# START OF Data listing

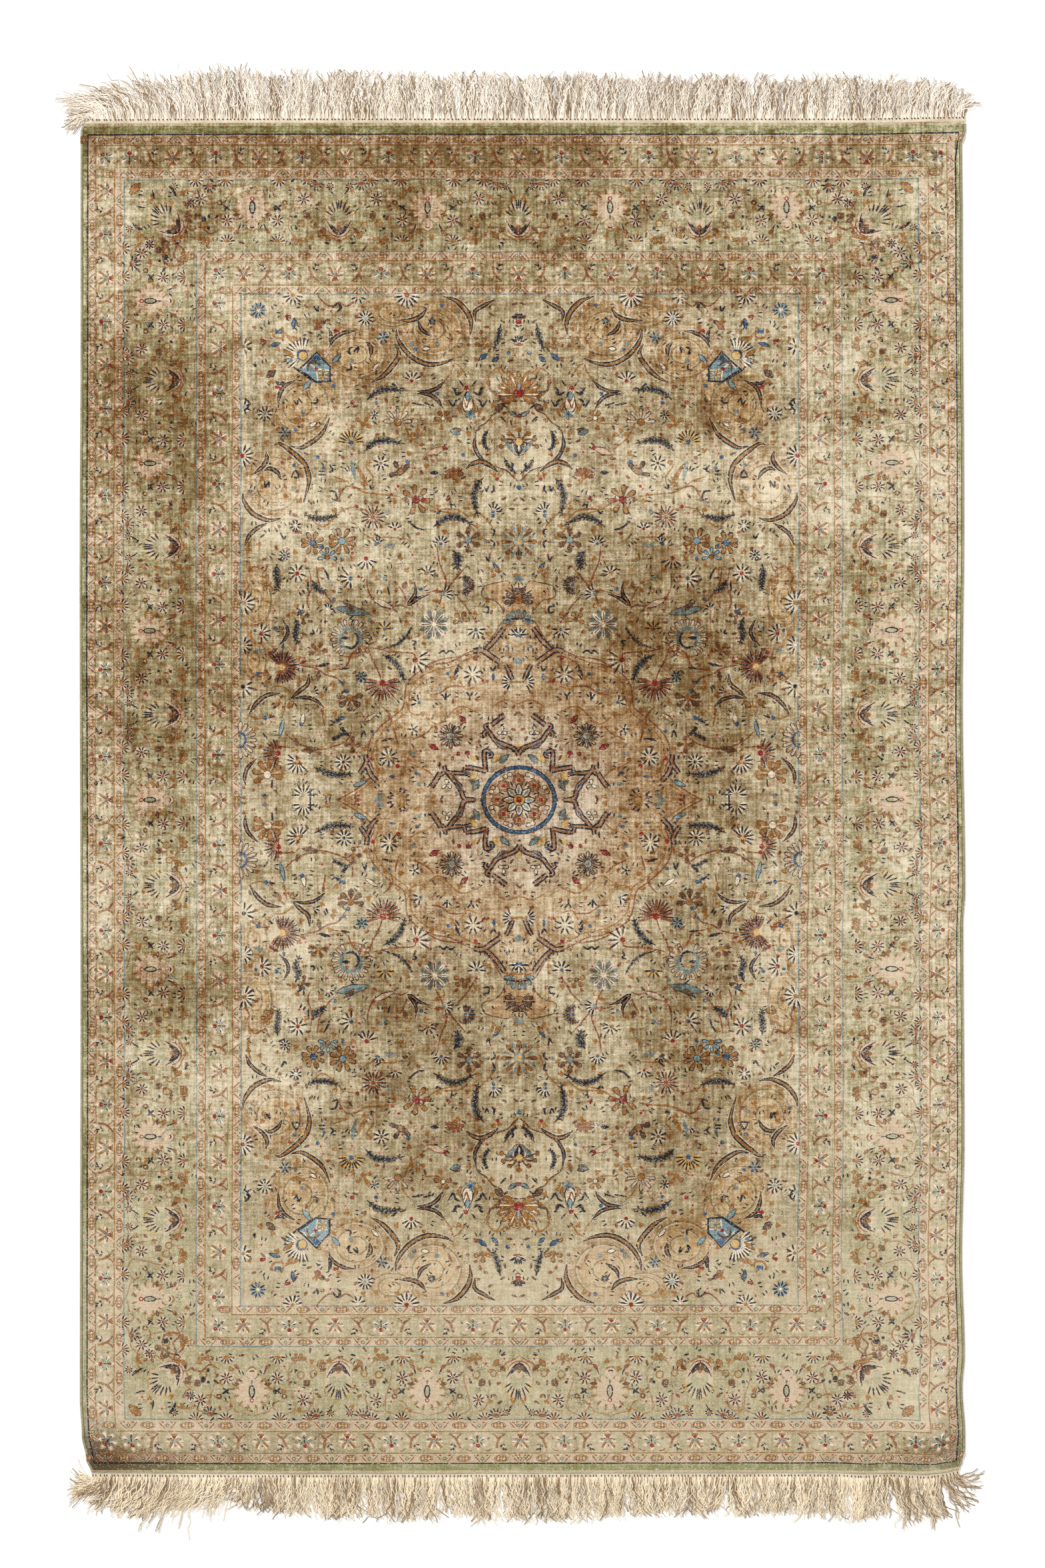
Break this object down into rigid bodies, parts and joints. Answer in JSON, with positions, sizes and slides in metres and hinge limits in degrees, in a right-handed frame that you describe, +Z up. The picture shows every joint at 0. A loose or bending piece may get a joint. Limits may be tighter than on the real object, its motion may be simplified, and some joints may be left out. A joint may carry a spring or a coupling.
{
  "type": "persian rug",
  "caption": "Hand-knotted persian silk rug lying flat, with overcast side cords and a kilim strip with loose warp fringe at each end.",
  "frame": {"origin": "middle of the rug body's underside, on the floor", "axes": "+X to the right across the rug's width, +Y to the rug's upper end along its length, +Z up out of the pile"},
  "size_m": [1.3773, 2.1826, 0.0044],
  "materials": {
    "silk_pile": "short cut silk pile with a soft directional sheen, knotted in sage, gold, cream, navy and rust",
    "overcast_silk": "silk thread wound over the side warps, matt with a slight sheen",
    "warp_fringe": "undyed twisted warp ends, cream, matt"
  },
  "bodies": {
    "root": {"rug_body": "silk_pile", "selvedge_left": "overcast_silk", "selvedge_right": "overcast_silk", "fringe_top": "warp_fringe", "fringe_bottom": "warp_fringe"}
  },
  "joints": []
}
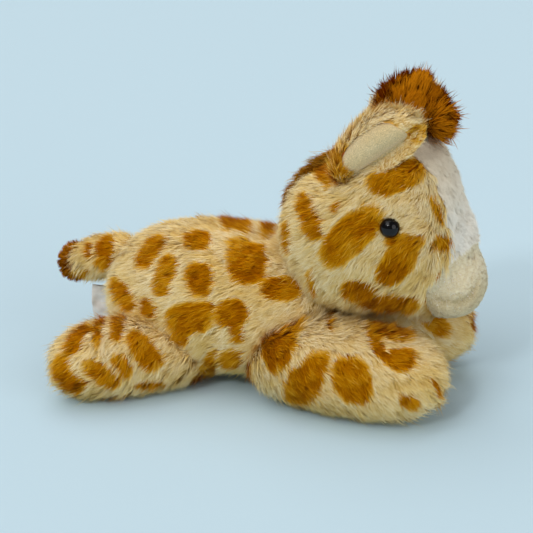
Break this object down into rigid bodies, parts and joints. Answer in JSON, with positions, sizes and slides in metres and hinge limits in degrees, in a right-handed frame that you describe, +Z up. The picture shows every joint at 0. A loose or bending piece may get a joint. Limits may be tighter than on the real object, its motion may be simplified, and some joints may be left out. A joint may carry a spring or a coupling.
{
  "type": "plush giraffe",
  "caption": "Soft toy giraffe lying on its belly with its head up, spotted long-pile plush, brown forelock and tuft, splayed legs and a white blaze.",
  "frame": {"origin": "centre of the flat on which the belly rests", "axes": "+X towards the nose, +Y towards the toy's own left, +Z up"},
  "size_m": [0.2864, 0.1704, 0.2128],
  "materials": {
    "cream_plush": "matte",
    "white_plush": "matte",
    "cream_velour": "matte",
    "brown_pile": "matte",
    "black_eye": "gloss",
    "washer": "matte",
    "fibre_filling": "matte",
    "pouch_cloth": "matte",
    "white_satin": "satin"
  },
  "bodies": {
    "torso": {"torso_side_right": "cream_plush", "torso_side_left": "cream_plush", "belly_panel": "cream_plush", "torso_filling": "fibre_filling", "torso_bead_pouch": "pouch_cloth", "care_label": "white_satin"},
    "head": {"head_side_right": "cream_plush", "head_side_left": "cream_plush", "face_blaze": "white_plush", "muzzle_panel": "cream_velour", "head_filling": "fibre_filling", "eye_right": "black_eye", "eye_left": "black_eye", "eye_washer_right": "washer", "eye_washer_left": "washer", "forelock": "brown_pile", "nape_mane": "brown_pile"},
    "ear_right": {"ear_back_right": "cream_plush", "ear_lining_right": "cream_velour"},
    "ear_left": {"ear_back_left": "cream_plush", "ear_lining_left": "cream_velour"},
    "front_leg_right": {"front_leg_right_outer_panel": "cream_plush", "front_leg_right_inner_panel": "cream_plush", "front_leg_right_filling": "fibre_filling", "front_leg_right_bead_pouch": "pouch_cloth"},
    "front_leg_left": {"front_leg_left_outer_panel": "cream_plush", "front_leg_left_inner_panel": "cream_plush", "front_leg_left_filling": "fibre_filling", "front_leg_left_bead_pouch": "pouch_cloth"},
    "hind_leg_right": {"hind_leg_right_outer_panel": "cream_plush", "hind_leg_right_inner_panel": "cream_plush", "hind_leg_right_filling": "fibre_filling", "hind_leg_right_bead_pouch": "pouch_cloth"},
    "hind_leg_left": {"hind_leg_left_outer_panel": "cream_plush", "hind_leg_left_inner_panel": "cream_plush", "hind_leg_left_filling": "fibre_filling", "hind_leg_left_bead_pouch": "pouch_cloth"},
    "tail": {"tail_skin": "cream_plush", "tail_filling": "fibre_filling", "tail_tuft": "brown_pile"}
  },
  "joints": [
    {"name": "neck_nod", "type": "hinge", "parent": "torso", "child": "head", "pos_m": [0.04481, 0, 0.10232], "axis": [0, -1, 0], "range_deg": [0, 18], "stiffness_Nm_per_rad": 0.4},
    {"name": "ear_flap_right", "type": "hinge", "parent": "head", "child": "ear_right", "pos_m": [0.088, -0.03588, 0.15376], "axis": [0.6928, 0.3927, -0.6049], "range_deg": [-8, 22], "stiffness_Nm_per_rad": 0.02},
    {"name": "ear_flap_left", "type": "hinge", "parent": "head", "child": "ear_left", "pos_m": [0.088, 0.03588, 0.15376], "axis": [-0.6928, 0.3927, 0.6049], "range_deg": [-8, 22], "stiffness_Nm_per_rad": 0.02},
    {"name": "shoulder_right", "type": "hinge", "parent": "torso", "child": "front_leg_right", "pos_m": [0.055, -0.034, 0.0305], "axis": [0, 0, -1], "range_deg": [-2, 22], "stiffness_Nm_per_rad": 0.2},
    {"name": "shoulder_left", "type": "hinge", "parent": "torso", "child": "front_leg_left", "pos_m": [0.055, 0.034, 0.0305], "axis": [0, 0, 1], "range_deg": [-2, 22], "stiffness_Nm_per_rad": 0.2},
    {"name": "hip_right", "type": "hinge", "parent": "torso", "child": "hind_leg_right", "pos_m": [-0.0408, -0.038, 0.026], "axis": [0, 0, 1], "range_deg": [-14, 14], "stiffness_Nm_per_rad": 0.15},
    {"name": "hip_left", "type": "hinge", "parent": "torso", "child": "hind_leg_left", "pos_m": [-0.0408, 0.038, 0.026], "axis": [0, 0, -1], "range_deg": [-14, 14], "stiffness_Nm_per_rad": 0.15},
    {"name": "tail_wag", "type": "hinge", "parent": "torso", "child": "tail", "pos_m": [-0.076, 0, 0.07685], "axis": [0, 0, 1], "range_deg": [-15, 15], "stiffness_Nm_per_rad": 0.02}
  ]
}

# END OF Data listing
# START OF Data listing

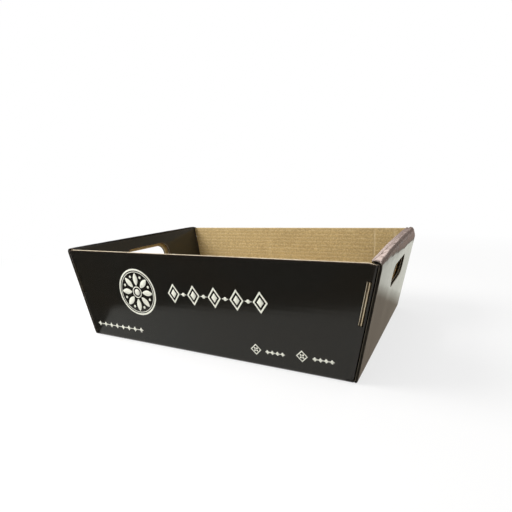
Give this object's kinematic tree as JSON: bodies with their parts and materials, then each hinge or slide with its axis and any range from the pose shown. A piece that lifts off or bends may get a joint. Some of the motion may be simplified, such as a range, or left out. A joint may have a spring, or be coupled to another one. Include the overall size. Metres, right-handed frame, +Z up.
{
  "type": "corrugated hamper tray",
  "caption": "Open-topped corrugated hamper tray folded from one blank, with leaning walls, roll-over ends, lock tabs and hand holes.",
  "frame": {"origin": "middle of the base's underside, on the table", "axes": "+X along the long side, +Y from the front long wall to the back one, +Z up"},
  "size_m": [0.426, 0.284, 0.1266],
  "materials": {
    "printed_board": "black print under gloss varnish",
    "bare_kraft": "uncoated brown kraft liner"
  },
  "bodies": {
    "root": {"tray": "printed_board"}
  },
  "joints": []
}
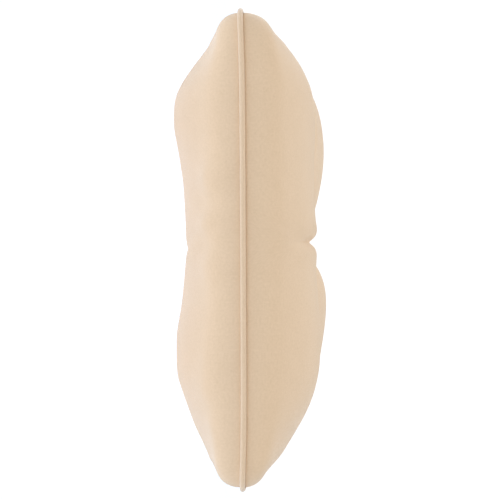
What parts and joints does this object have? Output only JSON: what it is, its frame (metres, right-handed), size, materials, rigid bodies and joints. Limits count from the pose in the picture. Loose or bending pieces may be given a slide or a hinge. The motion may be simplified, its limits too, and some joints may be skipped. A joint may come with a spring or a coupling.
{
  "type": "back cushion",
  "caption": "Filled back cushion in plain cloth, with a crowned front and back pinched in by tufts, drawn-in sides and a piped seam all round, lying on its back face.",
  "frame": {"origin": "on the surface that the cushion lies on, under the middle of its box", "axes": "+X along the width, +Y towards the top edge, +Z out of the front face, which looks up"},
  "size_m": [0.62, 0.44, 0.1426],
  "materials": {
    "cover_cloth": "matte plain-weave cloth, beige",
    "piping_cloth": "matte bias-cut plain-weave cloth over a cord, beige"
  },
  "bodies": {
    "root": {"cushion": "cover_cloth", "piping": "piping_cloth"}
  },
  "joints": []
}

# END OF Data listing

* _Job_:
From the entries above, return each line with the word "handed" in it.

* _Finished task_:
Break this object down into rigid bodies, parts and joints. Answer in JSON, with positions, sizes and slides in metres and hinge limits in degrees, in a right-handed frame that you describe, +Z up. The picture shows every joint at 0. A loose or bending piece may get a joint. Limits may be tighter than on the real object, its motion may be simplified, and some joints may be left out. A joint may carry a spring or a coupling.
Break this object down into rigid bodies, parts and joints. Answer in JSON, with positions, sizes and slides in metres and hinge limits in degrees, in a right-handed frame that you describe, +Z up. The picture shows every joint at 0. A loose or bending piece may get a joint. Limits may be tighter than on the real object, its motion may be simplified, and some joints may be left out. A joint may carry a spring or a coupling.
Give this object's kinematic tree as JSON: bodies with their parts and materials, then each hinge or slide with its axis and any range from the pose shown. A piece that lifts off or bends may get a joint. Some of the motion may be simplified, such as a range, or left out. A joint may have a spring, or be coupled to another one. Include the overall size. Metres, right-handed frame, +Z up.
What parts and joints does this object have? Output only JSON: what it is, its frame (metres, right-handed), size, materials, rigid bodies and joints. Limits count from the pose in the picture. Loose or bending pieces may be given a slide or a hinge. The motion may be simplified, its limits too, and some joints may be skipped. A joint may come with a spring or a coupling.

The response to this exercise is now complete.